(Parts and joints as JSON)
*-*-*

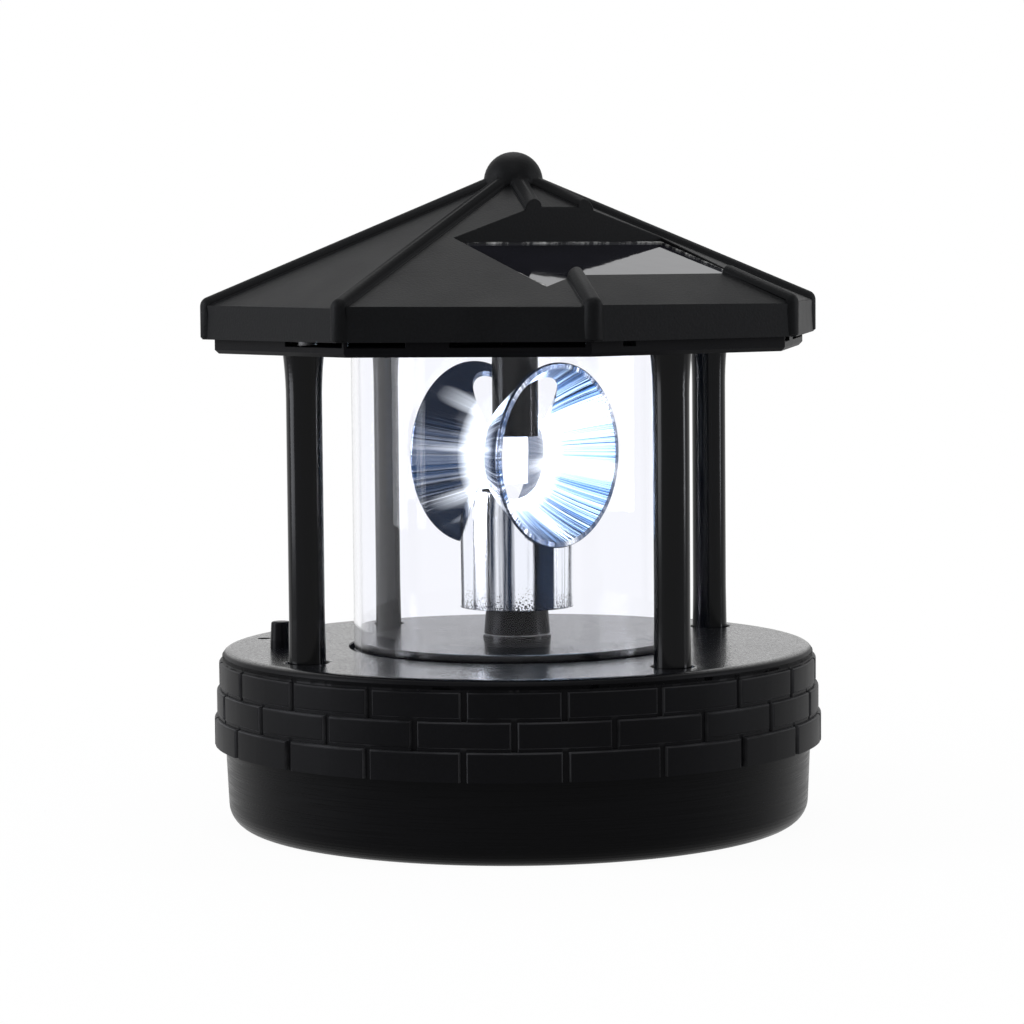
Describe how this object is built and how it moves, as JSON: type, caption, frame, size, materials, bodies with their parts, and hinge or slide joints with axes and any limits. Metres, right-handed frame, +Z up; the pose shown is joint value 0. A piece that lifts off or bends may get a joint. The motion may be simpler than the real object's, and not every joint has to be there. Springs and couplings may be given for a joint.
{
  "type": "garden lighthouse ornament",
  "caption": "Solar lighthouse lantern head: brick-ringed base, clear tube, pillars, eight-sided roof with solar panel, and a motor-turned twin-horn reflector round a lamp.",
  "frame": {"origin": "centre of the flat underside", "axes": "+Z up through the ball on top, -Y towards the side of the roof with the solar panel"},
  "size_m": [0.13, 0.13, 0.1429],
  "materials": {
    "roof_plastic": "fine moulded grain, charcoal black",
    "cover_plastic": "fine moulded grain, satin black",
    "pan_plastic": "smooth satin black",
    "collar_plastic": "satin black",
    "gloss_black": "polished black",
    "reflector_chrome": "vacuum-plated mirror on plastic",
    "clear_tube": "clear acrylic",
    "seal_rubber": "soft black rubber",
    "screw_steel": "zinc-plated",
    "shaft_steel": "ground steel",
    "contact_steel": "nickel-plated spring steel",
    "motor_steel": "zinc-plated can",
    "plate_steel": "pressed sheet",
    "bush_brass": "turned",
    "gear_nylon": "natural white nylon",
    "battery_sleeve": "plain shrink sleeve",
    "board_green": "solder-masked laminate",
    "component_black": "moulded epoxy",
    "lamp_board_white": "white solder mask",
    "lamp_light": "cool white lamp, lit, emissive",
    "solar_cell": "dark silicon",
    "panel_resin": "clear glossy resin",
    "white_sealant": "white silicone bead",
    "lead_red": "PVC insulation",
    "lead_white": "PVC insulation",
    "lead_black": "PVC insulation"
  },
  "bodies": {
    "housing": {"base_pan": "pan_plastic", "base_cover": "cover_plastic", "base_screws": "screw_steel", "battery_door": "pan_plastic", "battery_door_screw": "screw_steel", "battery_cell": "battery_sleeve", "battery_plate_contact": "contact_steel", "battery_spring_contact": "contact_steel", "circuit_board": "board_green", "board_parts": "component_black", "board_screws": "screw_steel", "switch_body": "component_black", "button_spring": "contact_steel", "motor_can": "motor_steel", "motor_end_cap": "gear_nylon", "motor_screws": "screw_steel", "gear_plate": "plate_steel", "gear_plate_screws": "screw_steel", "idler_pin": "shaft_steel", "shaft_bush": "bush_brass", "lantern_tube": "clear_tube", "tube_ring_lower": "seal_rubber", "tube_ring_upper": "seal_rubber", "pillar_left": "gloss_black", "pillar_front": "gloss_black", "pillar_right": "gloss_black", "pillar_back": "gloss_black", "pillar_screws_lower": "screw_steel", "pillar_screws_upper": "screw_steel", "soffit_tray": "roof_plastic", "lamp_post": "gloss_black", "lamp_board": "lamp_board_white", "lamp_chips": "lamp_light", "roof_shell": "roof_plastic", "roof_screws": "screw_steel", "panel_board": "component_black", "solar_cells": "solar_cell", "panel_resin": "panel_resin", "panel_sealant": "white_sealant", "panel_lead": "lead_red", "lamp_lead": "lead_white", "motor_lead": "lead_black", "battery_lead": "lead_red"},
    "reflector": {"output_shaft": "shaft_steel", "output_wheel": "gear_nylon", "shaft_clip": "shaft_steel", "drive_collar": "collar_plastic", "reflector_horns": "reflector_chrome", "reflector_hub": "reflector_chrome"},
    "idler": {"idler_gear": "gear_nylon"},
    "motor_rotor": {"motor_shaft": "shaft_steel", "motor_pinion": "bush_brass"},
    "button": {"switch_button": "gloss_black"}
  },
  "joints": [
    {"name": "reflector_spin", "type": "hinge", "parent": "housing", "child": "reflector", "pos_m": [0, 0, 0.0787], "axis": [0, 0, 1], "continuous": true},
    {"name": "idler_spin", "type": "hinge", "parent": "housing", "child": "idler", "pos_m": [0.00836, -0.00996, 0.029], "axis": [0, 0, 1], "continuous": true},
    {"name": "motor_spin", "type": "hinge", "parent": "housing", "child": "motor_rotor", "pos_m": [0.00405, -0.02062, 0.02], "axis": [0, 0, 1], "continuous": true},
    {"name": "button_press", "type": "slide", "parent": "housing", "child": "button", "axis": [0, 0, -1], "range_m": [0, 0.0015], "stiffness_N_per_m": 400, "springref_m": -0.0012, "deforming": ["button_spring"]}
  ],
  "couplings": [
    {"joint": "idler_spin", "follows": "reflector_spin", "ratio": -3.3333},
    {"joint": "motor_spin", "follows": "reflector_spin", "ratio": 12}
  ]
}
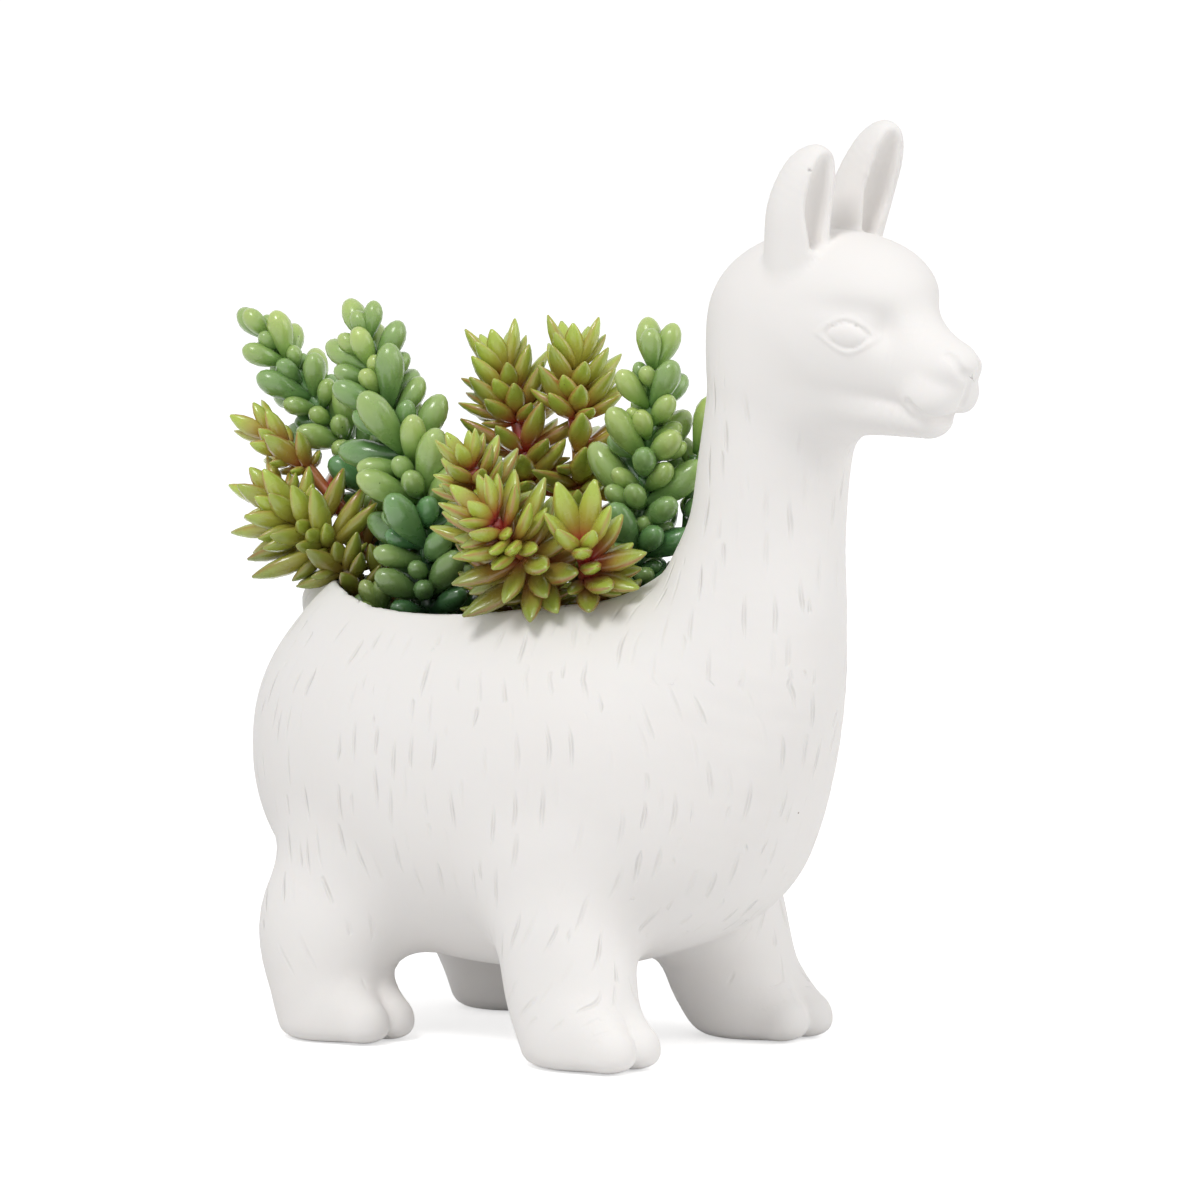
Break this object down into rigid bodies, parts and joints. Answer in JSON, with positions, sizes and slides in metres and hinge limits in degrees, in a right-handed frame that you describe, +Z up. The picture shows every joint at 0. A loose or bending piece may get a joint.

*-*-*

## Exercise goal
Can you restate every record above word for word?

## Solution
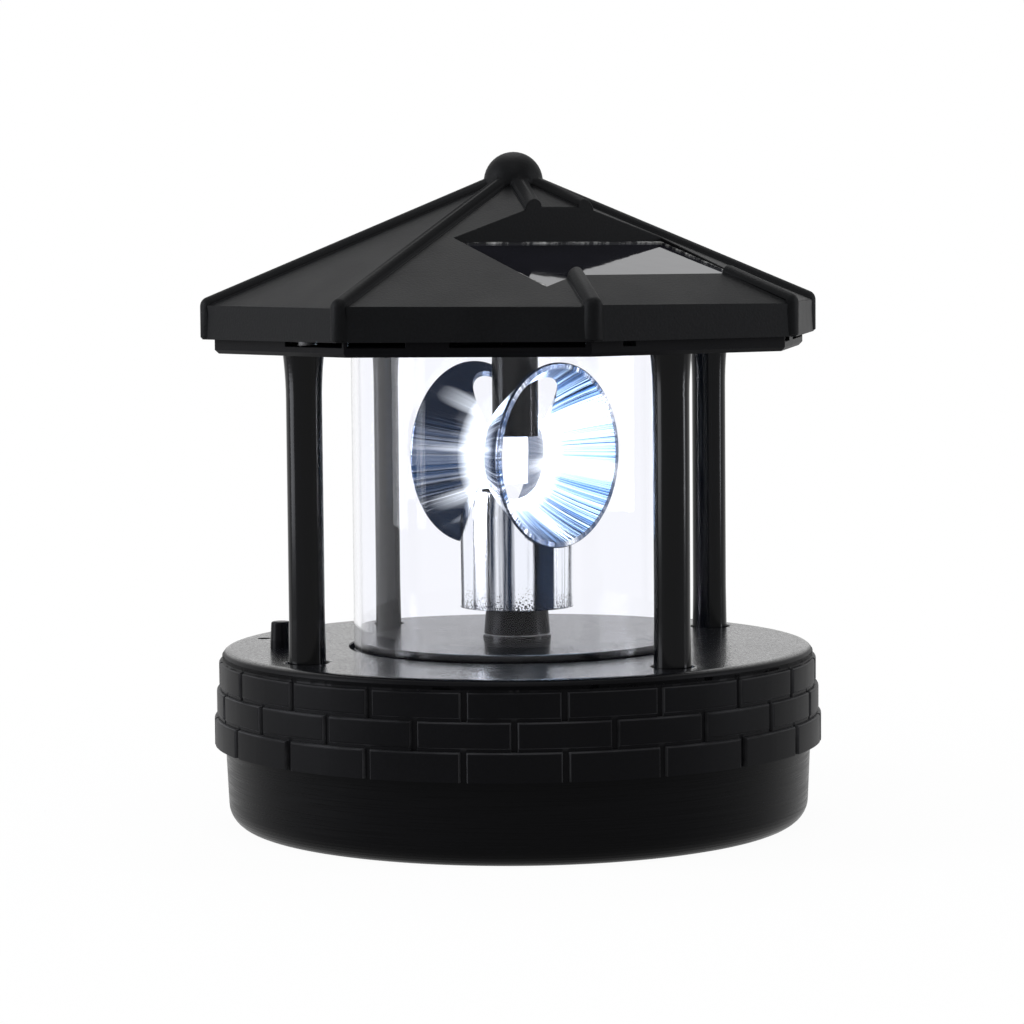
Describe how this object is built and how it moves, as JSON: type, caption, frame, size, materials, bodies with their parts, and hinge or slide joints with axes and any limits. Metres, right-handed frame, +Z up; the pose shown is joint value 0. A piece that lifts off or bends may get a joint. The motion may be simpler than the real object's, and not every joint has to be there. Springs and couplings may be given for a joint.
{
  "type": "garden lighthouse ornament",
  "caption": "Solar lighthouse lantern head: brick-ringed base, clear tube, pillars, eight-sided roof with solar panel, and a motor-turned twin-horn reflector round a lamp.",
  "frame": {"origin": "centre of the flat underside", "axes": "+Z up through the ball on top, -Y towards the side of the roof with the solar panel"},
  "size_m": [0.13, 0.13, 0.1429],
  "materials": {
    "roof_plastic": "fine moulded grain, charcoal black",
    "cover_plastic": "fine moulded grain, satin black",
    "pan_plastic": "smooth satin black",
    "collar_plastic": "satin black",
    "gloss_black": "polished black",
    "reflector_chrome": "vacuum-plated mirror on plastic",
    "clear_tube": "clear acrylic",
    "seal_rubber": "soft black rubber",
    "screw_steel": "zinc-plated",
    "shaft_steel": "ground steel",
    "contact_steel": "nickel-plated spring steel",
    "motor_steel": "zinc-plated can",
    "plate_steel": "pressed sheet",
    "bush_brass": "turned",
    "gear_nylon": "natural white nylon",
    "battery_sleeve": "plain shrink sleeve",
    "board_green": "solder-masked laminate",
    "component_black": "moulded epoxy",
    "lamp_board_white": "white solder mask",
    "lamp_light": "cool white lamp, lit, emissive",
    "solar_cell": "dark silicon",
    "panel_resin": "clear glossy resin",
    "white_sealant": "white silicone bead",
    "lead_red": "PVC insulation",
    "lead_white": "PVC insulation",
    "lead_black": "PVC insulation"
  },
  "bodies": {
    "housing": {"base_pan": "pan_plastic", "base_cover": "cover_plastic", "base_screws": "screw_steel", "battery_door": "pan_plastic", "battery_door_screw": "screw_steel", "battery_cell": "battery_sleeve", "battery_plate_contact": "contact_steel", "battery_spring_contact": "contact_steel", "circuit_board": "board_green", "board_parts": "component_black", "board_screws": "screw_steel", "switch_body": "component_black", "button_spring": "contact_steel", "motor_can": "motor_steel", "motor_end_cap": "gear_nylon", "motor_screws": "screw_steel", "gear_plate": "plate_steel", "gear_plate_screws": "screw_steel", "idler_pin": "shaft_steel", "shaft_bush": "bush_brass", "lantern_tube": "clear_tube", "tube_ring_lower": "seal_rubber", "tube_ring_upper": "seal_rubber", "pillar_left": "gloss_black", "pillar_front": "gloss_black", "pillar_right": "gloss_black", "pillar_back": "gloss_black", "pillar_screws_lower": "screw_steel", "pillar_screws_upper": "screw_steel", "soffit_tray": "roof_plastic", "lamp_post": "gloss_black", "lamp_board": "lamp_board_white", "lamp_chips": "lamp_light", "roof_shell": "roof_plastic", "roof_screws": "screw_steel", "panel_board": "component_black", "solar_cells": "solar_cell", "panel_resin": "panel_resin", "panel_sealant": "white_sealant", "panel_lead": "lead_red", "lamp_lead": "lead_white", "motor_lead": "lead_black", "battery_lead": "lead_red"},
    "reflector": {"output_shaft": "shaft_steel", "output_wheel": "gear_nylon", "shaft_clip": "shaft_steel", "drive_collar": "collar_plastic", "reflector_horns": "reflector_chrome", "reflector_hub": "reflector_chrome"},
    "idler": {"idler_gear": "gear_nylon"},
    "motor_rotor": {"motor_shaft": "shaft_steel", "motor_pinion": "bush_brass"},
    "button": {"switch_button": "gloss_black"}
  },
  "joints": [
    {"name": "reflector_spin", "type": "hinge", "parent": "housing", "child": "reflector", "pos_m": [0, 0, 0.0787], "axis": [0, 0, 1], "continuous": true},
    {"name": "idler_spin", "type": "hinge", "parent": "housing", "child": "idler", "pos_m": [0.00836, -0.00996, 0.029], "axis": [0, 0, 1], "continuous": true},
    {"name": "motor_spin", "type": "hinge", "parent": "housing", "child": "motor_rotor", "pos_m": [0.00405, -0.02062, 0.02], "axis": [0, 0, 1], "continuous": true},
    {"name": "button_press", "type": "slide", "parent": "housing", "child": "button", "axis": [0, 0, -1], "range_m": [0, 0.0015], "stiffness_N_per_m": 400, "springref_m": -0.0012, "deforming": ["button_spring"]}
  ],
  "couplings": [
    {"joint": "idler_spin", "follows": "reflector_spin", "ratio": -3.3333},
    {"joint": "motor_spin", "follows": "reflector_spin", "ratio": 12}
  ]
}
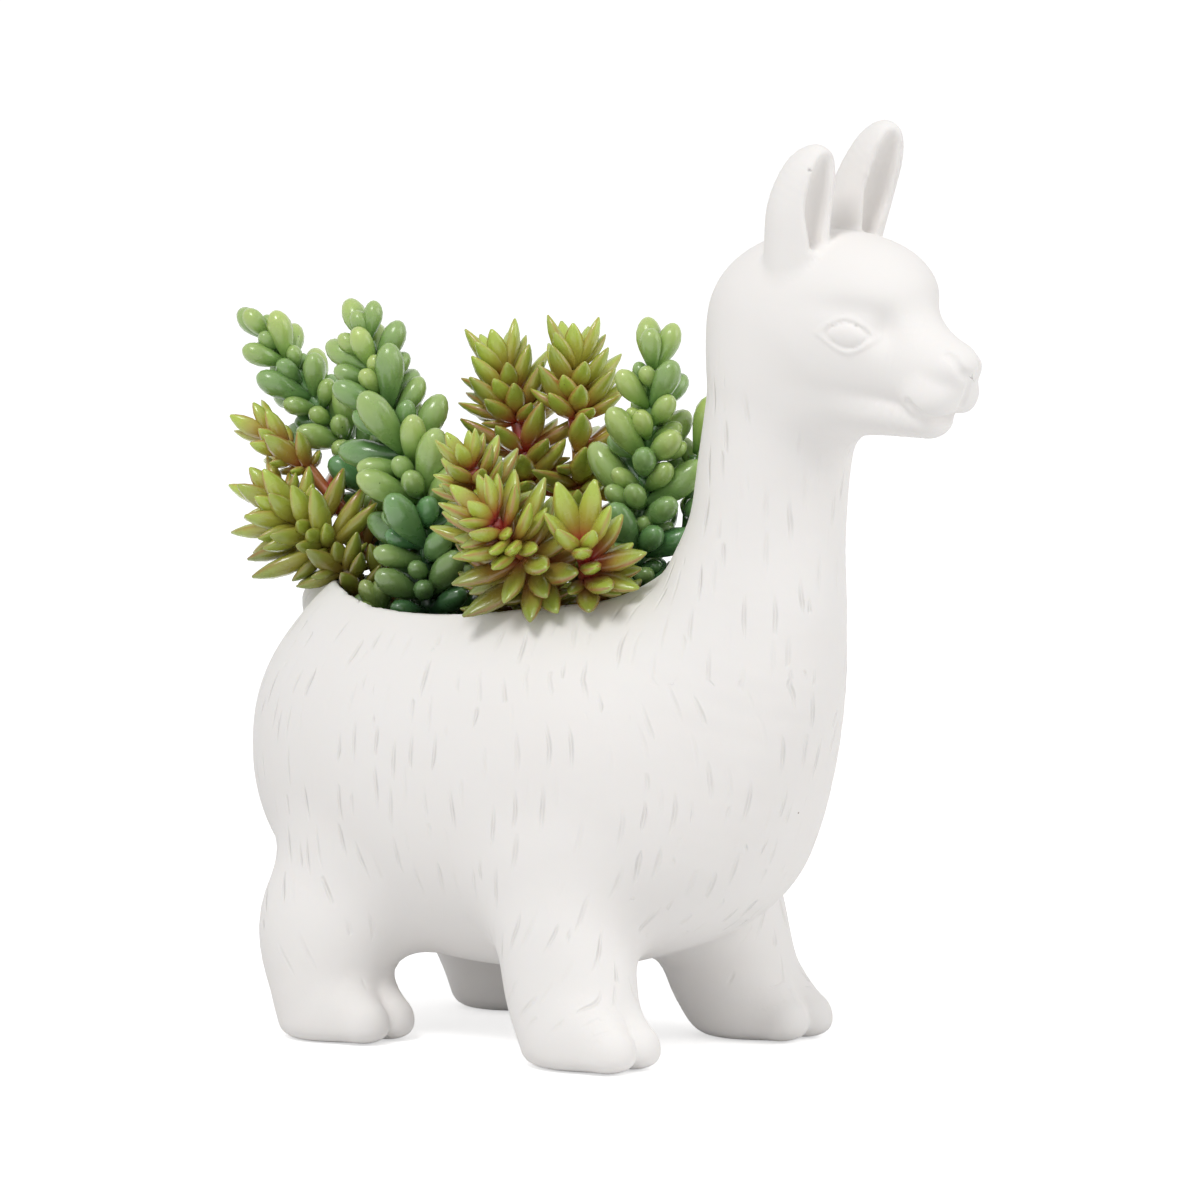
Break this object down into rigid bodies, parts and joints. Answer in JSON, with positions, sizes and slides in metres and hinge limits in degrees, in a right-handed frame that you describe, +Z up. The picture shows every joint at 0. A loose or bending piece may get a joint.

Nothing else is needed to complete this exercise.